Dito às claras e às secas, o Novo CPC pretende construir, pela participação do amigo da corte e, consequentemente, a ampliação do debate, uma decisão mais informada[3], assegurando ainda substancialidade ao contraditório[4].

Mas não é só.

O Novo CPC, em diversos outros comandos (v. G. artigos 925, § 2o, 947, 980, 1032, § 4oe 1035, §§ 2oe 4o), manteve-se poroso à participação de terceiros na construção de provimentos decisórios potencialmente extensíveis subjetivamente.

É assim na alteração de tese jurídica fixada em súmula ou em julgamento de casos repetitivos (artigo 925, § 2o), no incidente de arguição de inconstitucionalidade (artigo 947), no incidente de resolução de demandas repetitivas (artigo 980), no reconhecimento de repercussão geral no recurso extraordinário (artigo 1032, § 4o) e no regime dos recursos especiais e extraordinários repetitivos (artigo 1035, §§ 2o e 4o).

De fato, é um avanço considerável o Novo CPC ter assegurado a amplificação do debate na formação do provimento jurisdicional, atribuindo-lhe um colorido democrático próprio de uma sociedade aberta e pluralista.

Todavia, o Novo CPC poderia ter avançado ainda mais, disciplinando o tratamento, a forma de absorção e apropriação desses aportes, trazidos pelos novos participantes, no provimento jurisdicional.

O risco é a instrumentalização da participação de terceiros, para considerar que a mera abertura procedimental a sua manifestação é suficiente a pintar de democrático o provimento resultante.

Exige-se mais, a efetiva consideração do resultado dessa participação.

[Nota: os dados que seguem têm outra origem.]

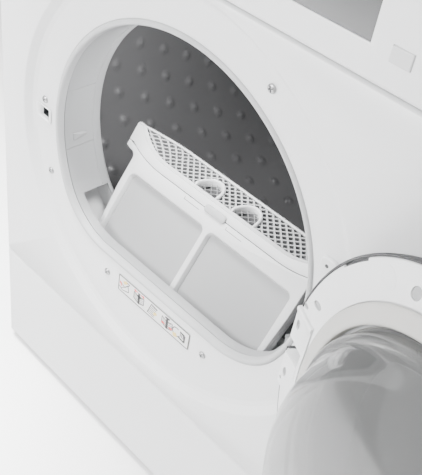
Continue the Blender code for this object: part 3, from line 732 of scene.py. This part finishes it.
def pictograms():
    """Generic line drawings of lifting, opening and rinsing the filter."""
    lo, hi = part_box("instruction_label")
    x0, x1 = lo.x / MM, hi.x / MM
    z0, z1 = lo.z / MM - PORT_Z, hi.z / MM - PORT_Z
    mid = (z0 + z1) / 2
    dark, red, yellow = [], [], []
    edge = 0.6
    dark += ribbon([(x0 + edge, z0 + edge), (x1 - edge, z0 + edge), (x1 - edge, z1 - edge),
                    (x0 + edge, z1 - edge)], 0.5, True)
    step = (x1 - x0) / 5
    first = x0 + step * 0.45
    dark += ribbon(shift(first, mid, (-11, -5), (-3, -9), (8, -5), (6, 5)), 0.4)
    dark += ribbon(shift(first, mid, (-9, 3), (0, -2), (9, 8), (3, 9)), 0.4)
    dark += ribbon(shift(first, mid, (-6, -7), (5, 3)), 0.3)
    yellow += ribbon(shift(first, mid, (-2, 4), (4, 9)), 1.5)
    red += arrow(first - 7, mid, 115, 3.6)
    for k in (1, 3):
        cx = x0 + step * (k + 0.5)
        for side in (-1, 1):
            half = shift(cx, mid, (side, -8), (side * 9, -5), (side * 9, 6), (side, 3))
            dark += ribbon(half, 0.38, True)
            for line in range(4):
                z = mid - 5 + 2.6 * line
                dark += ribbon(shift(cx, z, (side * 2, -1), (side * 8, 1)), 0.22)
            red += arrow(cx + side * 6.5, mid + 8.4 - 12.0 * (k == 3), 90 - 90 * side, 3.4)
        dark += ribbon(shift(cx, mid, (0, -9), (0, 9)), 1.3)
        dark += ribbon([(cx - 4, mid + 8 - 5 * (k == 1)), (cx + 4, mid + 9 - 5 * (k == 1))], 0.9)
    cx = x0 + step * 2.5
    for line in range(6):
        dark += ribbon([(cx - 8 + 1.2 * line, mid - 8 + 3 * line),
                        (cx + 3 + 0.8 * line, mid - 9 + 3 * line)], 0.35)
    dark += ribbon(shift(cx, mid, (-9, -9), (-3, 9), (8, 7)), 0.4)
    yellow += ribbon(shift(cx, mid, (2, -4), (7, 0)), 1.3)
    cx = x0 + step * 4.35
    dark += ribbon(arc(cx - 5, mid, 6.5, 60, 330, 10), 0.45)
    dark += ribbon(shift(cx, mid, (-1, -5), (9, -7), (9, 4), (1, 5)), 0.9)
    for line in range(3):
        dark += ribbon([(cx + 2 + 2.4 * line, mid - 3), (cx + 2 + 2.4 * line, mid + 3)], 0.4)
    yellow += ribbon(shift(cx, mid, (-10, -8), (-4, -5)), 2.0)
    verts, faces, slots = [], [], []
    for index, group in enumerate((dark, red, yellow)):
        for shape in group:
            y = -THIN - 0.62 - 0.01 * index
            add_prism(verts, faces, at(y, shape), at(y + 0.05, shape))
            slots += [index] * (len(shape) + 2)
    art = build("label_drawings", verts, faces, [INK, RED, YELLOW], face_mats=slots)
    attach(art, "cabinet")


# ---- drum

def drum_skin():
    """The drum's wall with staggered rows of round bumps standing into it."""
    per = 12
    n = BUMPS_ROUND * per
    rows = int(round((DRUM_Y1 - DRUM_Y0 - 6) / BUMP_PITCH_Y * per))
    start_y = BUMP_ROW_Y % BUMP_PITCH_Y
    loops = []
    for r, y in ((DRUM_MOUTH_R, DRUM_Y0), (DRUM_R - 4, DRUM_Y0), (DRUM_R - 1.2, DRUM_Y0 + 1.2)):
        loops.append([(r, y)] * n)
    for j in range(rows + 1):
        y = DRUM_Y0 + 4 + (DRUM_Y1 - DRUM_Y0 - 4) * j / rows
        loop = []
        for i in range(n):
            theta = 2 * pi * i / n
            row = round((y - start_y) / BUMP_PITCH_Y)
            best = 1e9
            for near in (row - 1, row, row + 1):
                index = near - round((BUMP_ROW_Y - start_y) / BUMP_PITCH_Y)
                step = (theta - BUMP_TURN) * BUMPS_ROUND / (2 * pi) - 0.5 * index
                across = (step - round(step)) * 2 * pi / BUMPS_ROUND * DRUM_R
                along = y - start_y - near * BUMP_PITCH_Y
                best = min(best, hypot(across, along))
            high = 0.0
            if best < BUMP_R and DRUM_Y0 + 10 <= y <= DRUM_Y1 - 12:
                high = BUMP_HEIGHT * 0.5 * (1 + cos(pi * best / BUMP_R))
            loop.append((DRUM_R - high, y))
        loops.append(loop)
    for r, y in ((DRUM_R + 1.0, DRUM_Y1), (DRUM_R + 1.0, DRUM_Y0 + 3), (DRUM_R - 3.4, DRUM_Y0 - 1.0),
                 (DRUM_MOUTH_R, DRUM_Y0 - 1.0)):
        loops.append([(r, y)] * n)
    rings = []
    for loop in loops:
        ring = []
        for i, (r, y) in enumerate(loop):
            theta = 2 * pi * i / n
            ring.append((-r * cos(theta), y, DRUM_Z - r * sin(theta)))
        rings.append(ring)
    skin = torus("drum_skin", rings, DRUM, angle=45.0)
    attach(skin, "drum", "drum_shell")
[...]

É imperiosa leitura abrangente do inciso IV do artigo 486 do Novo CPC, para que a decisão alcance os argumentos deduzidos por esses participantes, ou seja, não será fundamentada a decisão que não enfrente os argumentos trazidos pelos convidados a participar do debate.

Somente assim teremos a sociedade aberta de intérpretes participando da construção do provimento jurisdicional cujo tônus democrático se dá pela maior distensão argumentativa.

Pegando carona na turnê iniciada pelo post de Marcelo Pacheco Machado nesta coluna[5], podemos dizer que o Novo CPC prefere as bandas aos cantores solo.

* Texto publicado inicialmente no Portal Jota: http://jota.info/sociedade-abertaeconstrucao-provimento-jurisdicional


[1] CANOTILHO, José Joaquim Gomes. Direito constitucional: e teoria da constituição. 4. Ed. Coimbra: Almedina, 1997. p. 93.

[2] HÄRBELE, Peter. Hermenêutica constitucional: a sociedade aberta dos intérpretes da constituição; contribuição para a interpretação pluralista e “procedimental”da constituição. Tradução de Gilmar Ferreira Mendes. Porto Alegre: Fabris, 2002. P. 13.

[3] “L’apparato di informazioni, dati fattuali ed argomentazioni giuridiche che l’amicus fornisce, infatti, consente alla corte di esaminare le questioni controverse in una prospettiva più ampia rispetto a quella delineata dalle parti e le permette di valutare in anticipo quali potrebbero essere gli effetti prodotti dalla decisione nei confronti di terzi. Sotto questo profilo, dunque, l’amicus curiae svolge l’importante funzione di procurare alla corte < un’adeguata conoscenza della realtà (sociale, econômica, ecc.) dalla quale nasce e nella quale vive un determinato “caso” >in modo che da tale conoscenza derivi una decisione più < informata >e quindi più < giusta >” (SILVESTRI, Elisabetta. L ́amicus curiae: uno strumento per la tutela degli interessi non rappresentati. Rivista Trimestrale di Diritto e Procedura Civile n. 3. Milano: Giuffré, set. 1997, p. 693). Tradução livre: “O aparato de informações, argumentos factuais e jurídicos que o amicus fornece, de fato, permite que o tribunal examine as questões controversas em uma perspectiva mais ampla do que a descrita pelas partes e permite avaliar com antecedência quais seriam os efeitos produzido pela decisão em relação a terceiros. Nesse sentido, portanto, o amicus curiae tem a importante função de proporcionar ao Tribunal < um adequado conhecimento da realidade (social, economic, etc.) de onde nasceu e em que ele vive um determinado “caso” >para que a partir deste conhecimento venha uma decisão mais < informada >e, portanto, mais:”.

[4] BUENO, Cassio Scarpinella. Amicus curiae no processo civil brasileiro: um terceiro enigmático. 2. Ed. Rev., atual. E ampl. São Paulo: Saraiva, 2008. P. 78/85.